2014-08-18 07:39 AM
Hi,
I hope someone can explain this strange behaviour using interrupts on a STM32L151: I send out data via a UART using a software ring buffer. To know how much data are there to be send I use an integer counter variable. Data is fed into DR register in an interrupt routine (TXE). So there is a need to change the counter inside (reading the buffer) and outside (filling the buffer) the interrupt service routine. Therefore outside the isr before incrementing the counter I disable the interrupt (clearing TXEIE) and enable it again afterwards. But that fails.
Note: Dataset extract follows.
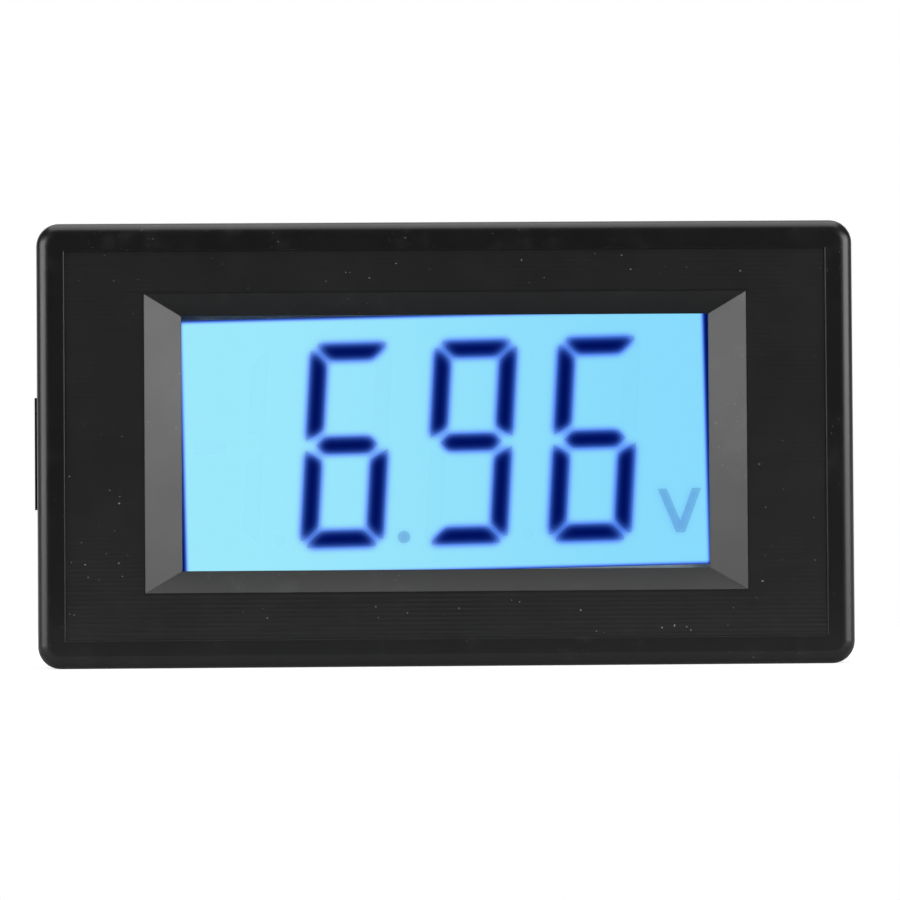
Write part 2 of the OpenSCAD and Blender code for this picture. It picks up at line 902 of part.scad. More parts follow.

Still my buffer gets corrupted after pretty short time. A solution I found is to insert a number of nop after clearing TXEIE and I found that I need exactly 7 nops to make it run, well at least much longer without any corruption as far as I can tell now. With 6 nops it still fails pretty fast. Where does this behaviour come from? How can I make an interrupt disable become active at once after the respective line of code ? Thanks a lot for any hint. Martin #volatile2014-08-18 10:09 AM
volatile?
2014-08-19 10:15 AM
Doesn't resolve potential atomic issues. Don't have two threads doing RMW operations on the same variable. Could guard with __disable_irq/__enable_irq or cpsie i/cpsid i
Best to compute used/free space by doing math on head/tail values, and only ONE is changed by interrupt (emptying side), the other only by the filling side.